Mais il n’y a pas que cela, il y a un problème inhérent à une logistique qui s’est considérablement dégradée ces dernières années et à une autre inexistante. A titre d’exemple, le port en eaux profondes d’Enfidha qui n’a pas encore vu le jour, le port de Radès qui reste en deçà des attentes des opérateurs dans l’import/export, des moyens de transport terrestre de plus en plus vétustes, des lignes ferroviaires totalement délaissées ainsi que le réseau routier qui n’a pas été entretenu comme il se doit. De quoi rebuter plus d’un qui penserait à choisir le site Tunisie y compris les Tunisiens eux-mêmes!
L’indice Tunisie dans la facilitation des échanges a considérablement reculé entre 2012 et 2015.
Sur un tout autre volet, la BCT, loin d’œuvrer, outre son rôle de superviseur, a compliqué encore plus les procédures administratives rendant la tâche des opérateurs privés encore plus compliquée.
Y a-t-il une volonté réelle de la part de l’Etat tunisien pour améliorer le climat d’investissement?
Il paraît bien que oui, d’après le directeur général de la FIPA, qui a parlé d’une nouvelle mouture assez encourageante du nouveau code d’investissement qui verra le jour au mois de mai prochain. «La gouvernance y occupera une place importante», a-t-il tenu à préciser. Mais il n’y a pas que la gouvernance économique dans le sens étroit du terme, telles les lois sur la concurrence, les marchés publics (viciés apparemment totalement après le fameux passage nahdhaoui), les conditions d’octroi des grands marchés ou encore la loi sur la faillite qui font défaut à la Tunisie.
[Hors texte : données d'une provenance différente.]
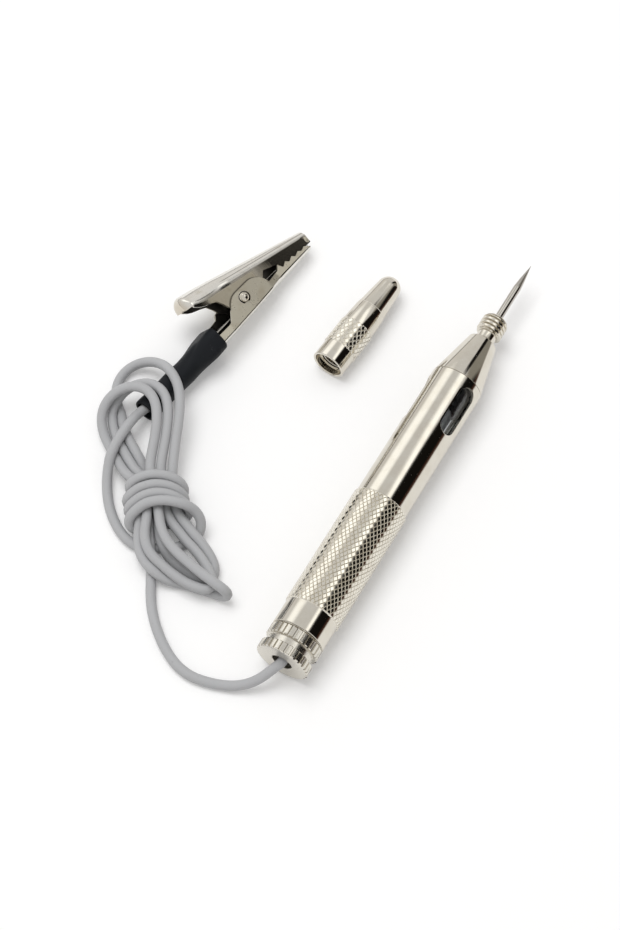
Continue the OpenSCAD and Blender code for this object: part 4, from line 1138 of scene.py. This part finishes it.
def make_lower_jaw():
    end = JAW_REACH - 1.1
    stations = [TAIL_X] + [float(x) for x in np.arange(-12, end - 1, 0.5)] + [end]
    gap = [(x, y - BITE_GAP) for x, y in bite_edge()]
    rear_ear, front_ear = EAR_AT
    near_tail = [(TAIL_X, -8), (TAIL_X, -2.2), (-7.3, -2.1), (-6.4, -1.9), (-4.6, 0)]
    far_tail = [(TAIL_X, -8), (TAIL_X, -0.9), (-9, -0.4), (-7, -0.3), (-5.6, -0.1), (-4.8, 0.9)]
    ears = arc(front_ear, EAR_R, range(90, 14, -5)) + [(7.4, -1.45)]
    front = [(end, -2.6), (end, -8)]
    bm = bmesh.new()
    jaw_back(bm, stations, lower_bend, lower_rise, lower_half_w, -1)
    near = near_tail + arc(rear_ear, EAR_R, range(145, 89, -5)) + ears + [(11.3, -1.25)] + gap + front
    jaw_side(bm, near, stations, lower_bend, lower_half_w, 1, -1)
    far = far_tail + arc(rear_ear, EAR_R, range(125, 89, -5)) + ears + gap[1:] + front
    jaw_side(bm, far, stations, lower_bend, lower_half_w, -1, -1)
    bmesh.ops.remove_doubles(bm, verts=bm.verts[:], dist=0.002)
    end_wall(bm, end, -2.7, 0.3, 1)
    crimp = lathe(bm, [(x, CORD_R + SHEET) for x in CRIMP_X], evenly(24), finish=1)
    bmesh.ops.translate(bm, verts=[v for ring in crimp for v in ring], vec=(0, CRIMP_Y, 0))
    tongue = [bm.verts.new((x, lower_bend(TAIL_X) - 0.7, z)) for x, z in (
        (CRIMP_X[1] - 1, -1.2), (TAIL_X + 0.4, -1.2), (TAIL_X + 0.4, 1.2), (CRIMP_X[1] - 1, 1.2))]
    bm.faces.new(tongue).material_index = 1
    bent_sheet("lower_jaw", bm, "tester", "clip_lower_jaw", ["clip_back", "clip_ear", "clip_ear"])


def make_rivet():
    """Shank with domed heads on thin rims"""
    bm = bmesh.new()
    head = [(0.0, RIVET_RIM_R - 0.04), (0.05, RIVET_RIM_R), (0.1, RIVET_RIM_R - 0.06)]
    head += [(0.1, RIVET_DOME_R + 0.1)] + dome(0.12, 0.72, RIVET_DOME_R, range(0, 90, 10)) + [(0.84, 0)]
    far_head = [(-x - RIVET_SEAT, r) for x, r in reversed(head)]
    near_head = [(x + RIVET_SEAT, r) for x, r in head]
    shank = [(-RIVET_SEAT, RIVET_SHANK_R), (RIVET_SEAT, RIVET_SHANK_R)]
    lathe(bm, far_head + shank + near_head, evenly(48))
    make_piece("jaw_rivet", bm, ["nickel"], "clip_rivet", IN_CLIP @ turn(-90, "Y"))


def make_wire(name, line, stands_for, body, sides=12):
    """Half of the torsion spring: round wire through points of the clip's own axes"""
    bm = bmesh.new()
    radius = TORSION_WIRE / 2
    rings = []
    up = Vector((0, 0, 1))
    for i, p in enumerate(line):
        ahead = (line[min(i + 1, len(line) - 1)] - line[max(i - 1, 0)]).normalized()
        side = up.cross(ahead).normalized()
        over = ahead.cross(side)
        rings.append([bm.verts.new(p + radius * (math.cos(math.tau * k / sides) * side
            + math.sin(math.tau * k / sides) * over)) for k in range(sides)])
    skin(bm, rings)
    bm.faces.new(rings[0])
    bm.faces.new(rings[-1])
    make_piece(name, bm, ["spring_steel"], stands_for, IN_CLIP, 60, body)


def spring_half(leg, leg_angle, sign, half_turns=2.5, steps_per_turn=24):
    """Turns round the rivet's shank, and the leg that its jaw carries"""
    mean_r = TORSION_BORE_R + TORSION_WIRE / 2
    mid = 0.03 + TORSION_WIRE / 2
    outer = mid + (TORSION_WIRE + 0.04) * half_turns
    steps = round(half_turns * steps_per_turn)
    turns = []
    for i in range(steps + 1):
        a = math.radians(leg_angle + sign * (90 + 360 * half_turns * i / steps))
        z = sign * (outer + (mid - outer) * i / steps)
        turns.append(Vector((mean_r * math.cos(a), mean_r * math.sin(a), z)))
    return [Vector((x, y, sign * outer)) for x, y in leg] + turns


def make_springs():
    fixed = spring_half([(-11.7, -3.6), (-11.2, -2.2), (-10.2, -1.6)], 180, 1)
    turning = spring_half([(-7.6, 7.2), (-6.6, 6.7)], 141, -1)
    make_wire("torsion_spring", fixed, "clip_spring", "tester")
    make_wire("torsion_spring_leg", turning, "clip_spring_leg", "clip_jaw")


def dress_cad():
    """Finishes for the pieces that keep their own solids"""
    finish_for = {"front_cushion": "black_plastic", "lamp_filament": "needle_steel", "lamp_base": "brass",
        "lamp_insulator": "black_plastic", "lamp_contact": "solder", "lamp_holder": "brass",
        "contact_spring": "spring_steel", "contact_cup": "brass", "rear_insulator": "black_plastic",
        "cord_stop": "black_plastic", "cord_conductor": "copper_strands", "clip_conductor": "copper_strands"}
    for name, finish in finish_for.items():
        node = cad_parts[name]
        node.data.materials.clear()
        node.data.materials.append(FINISH[finish])


cord, cord_exit, cord_length = make_cord()
make_end_cap()
make_barrel()
make_nose()
make_needle()
make_lamp_window()
make_needle_cap()
make_boot()
make_upper_jaw()
make_lower_jaw()
make_rivet()
make_springs()
dress_cad()


# Floor, lamps and surroundings
FLOOR_HALF = 3.0
FLOOR_DROP = 0.00005
PAPER = (0.86, 0.86, 0.86)
FLOOR_GLOW = 0.145
WHITE = (1, 1, 1)
ROOM_LOW, ROOM_HIGH = (0.80, 0.78, 0.76), (0.74, 0.735, 0.73)
CORNER_GREY = (0.30, 0.285, 0.255)
OPENING_LOW, OPENING_HIGH = (0.066, 0.03, 0.02), (0.008, 0.007, 0.006)
SKIRTING_GREY = (0.05, 0.047, 0.043)
STRIP_WHITE = (1.5, 1.5, 1.47)
WINDOW_WHITE = (1.42, 1.42, 1.4)
SOFT_LOSS = 0.24


def make_floor():
    """White sheet, which glows a little for the camera and for mirrors"""
    bm = bmesh.new()
    corners = ((-FLOOR_HALF, -FLOOR_HALF), (FLOOR_HALF, -FLOOR_HALF), (FLOOR_HALF, FLOOR_HALF),
        (-FLOOR_HALF, FLOOR_HALF))
    bm.faces.new([bm.verts.new((x, y, -FLOOR_DROP)) for x, y in corners])
    mesh = bpy.data.meshes.new("table_top")
    bm.to_mesh(mesh)
    bm.free()
    floor = add("table_top", mesh)
    material = bpy.data.materials.new("white_sheet")
    t = Tree(material)
    seen = 0
    for kind in ("Is Camera Ray", "Is Glossy Ray", "Is Transmission Ray"):
        seen = t.node("ShaderNodeLightPath", out=kind) + seen
    paper = t.node("ShaderNodeBsdfDiffuse", {}, {"Color": PAPER})
    glow = t.node("ShaderNodeEmission", {}, {"Color": WHITE, "Strength": FLOOR_GLOW * seen})
    both = t.node("ShaderNodeAddShader", {}, (paper, glow))
    t.node("ShaderNodeOutputMaterial", {}, {"Surface": both})
    mesh.materials.append(material)


def make_world():
    """Pale room that the metal mirrors: a soft window behind, a dark opening low on the right, a
    bright strip over it, a dark wall edge and corner ahead, and a skirting. The camera sees white."""
    world = bpy.data.worlds.new("studio")
    bpy.context.scene.world = world
    t = Tree(world)
    ahead = t.node("ShaderNodeTexCoord", out="Generated")
    x, y, z = (t.node("ShaderNodeSeparateXYZ", {}, (ahead,), axis) for axis in "XYZ")
    flat = (x * x + y * y + 0.0001) ** 0.5

    def towards(bearing, elevation=0.0):
        way = direction(bearing, elevation)
        return x * way.x + y * way.y + z * way.z

    def round_bearing(bearing, far, near):
        """1 near a bearing at any height, and 0 far from it"""
        return (towards(bearing) / flat).above(far, near)

    opening = z.below(0.73, 0.88) * z.above(0.0, 0.1) * round_bearing(-70, 0.90, 0.94)
    wall_edge = z.below(0.68, 0.78) * round_bearing(-17, 0.988, 0.996)
    corner = z.below(0.62, 0.74) * z.above(0.02, 0.08) * round_bearing(-42, 0.90, 0.95)
    skirting = 0.6 * z.below(0.05, 0.13) * round_bearing(69, 0.3, 0.7)
    strip = z.above(0.78, 0.84) * z.below(0.88, 0.94) * towards(-40).above(0.28, 0.44)
    window = towards(63, 39).above(0.925, 0.995)

    pale = t.mix(z.above(0.0, 0.9), ROOM_LOW, ROOM_HIGH)
    dark = t.mix(z.above(0.12, 0.26), OPENING_LOW, OPENING_HIGH)
    shade = t.mix(corner, pale, CORNER_GREY)
    shade = t.mix(opening + wall_edge, shade, dark)
    shade = t.mix(skirting, shade, SKIRTING_GREY)
    shade = t.mix(strip, shade, STRIP_WHITE)
    shade = t.mix(window, shade, WINDOW_WHITE)
    camera_ray = t.node("ShaderNodeLightPath", out="Is Camera Ray")
    soft_ray = t.node("ShaderNodeLightPath", out="Is Diffuse Ray")
    color = t.mix(camera_ray, t.mix(soft_ray, shade, pale), WHITE)
    back = t.node("ShaderNodeBackground", {}, {"Color": color, "Strength": 1.0 - SOFT_LOSS * soft_ray})
    t.node("ShaderNodeOutputWorld", {}, {"Surface": back})


def make_lamp(name, bearing, elevation, distance, size, brightness):
    """Soft square lamp that faces the object, and that no mirror or glass shows"""
    data = bpy.data.lights.new(name, "AREA")
    data.shape = "SQUARE"
    data.size = size
    data.energy = brightness * math.pi * size * size
    where = direction(bearing, elevation) * distance
    lamp = add(name, data)
    lamp.location = where
    lamp.rotation_euler = (-where).to_track_quat("-Z", "Y").to_euler()
    lamp.visible_glossy = False
    lamp.visible_transmission = False


make_floor()
make_world()
make_lamp("overhead_softbox", 80, 74, 1.6, 1.0, 4.2)

bpy.context.scene.view_settings.view_transform = "Standard"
Il y a aussi un système judiciaire frappé en plein cœur par le laxisme, voire la négligence ou encore l’insubordination de certains de ses acteurs pour rendre justice. Ainsi nombre de jugements définitifs -nous ne le répéterons jamais assez- ne sont pas exécutés et des fois, certains opérateurs économiques qui préfèrent garder l’anonymat doutent même de la volonté des juges de rendre justice ou même de leur intégrité.
Dur, dur d’investir dans un pays où nous ne sommes pas sûrs d’avoir gain de cause si nous sommes brimés dans l’un de nos droits les plus élémentaires: celui d’avoir gain de cause lorsque nous nous présentons devant la justice et que nous sommes dans notre droit.
Il est aussi dur d’investir dans un pays où les syndicats sont devenus plus forts que l’Etat. Un Etat qui a perdu son autorité diluée dans une espèce de corporatisme et le régionalisme nourri par des lobbys d’intérêt économique et politique et par les nouveaux barons de la contrebande qui ont infesté tous les services de l’Etat et qui bénéficieraient, selon nombre d’observateurs, d’une impunité totale.
Pour l’OCDE, il s’agit tout d’abord de préserver le tissu entrepreneurial, pour ce, il importe de créer plus d’emplois à haute valeur ajoutée, d’alléger le code de la fiscalité et du travail, de réformer les systèmes de retraite, cibler les transferts sur les familles pauvres et de moderniser les politiques régionales. Pour ce qui est de la relance de la productivité, le premier chantier serait de restructurer et de recapitaliser les banques, développer les compétences adéquates, adopter au plus tôt le nouveau code d’investissement, renforcer la concurrence et raviver les liens «onshore»/«offshore».
Pour les opérateurs économiques tunisiens intègres et patriotes, l’Etat doit revenir pour sévir. Sévir contre la contrebande, contre la corruption qui a infesté toutes les administrations et tous les ministères, rétablir l’Etat de droit et lancer les grands projets pour servir de locomotive à tout le reste.
Habib Essid et son gouvernement ont-ils la volonté et les moyens de le faire? C’est la grande question.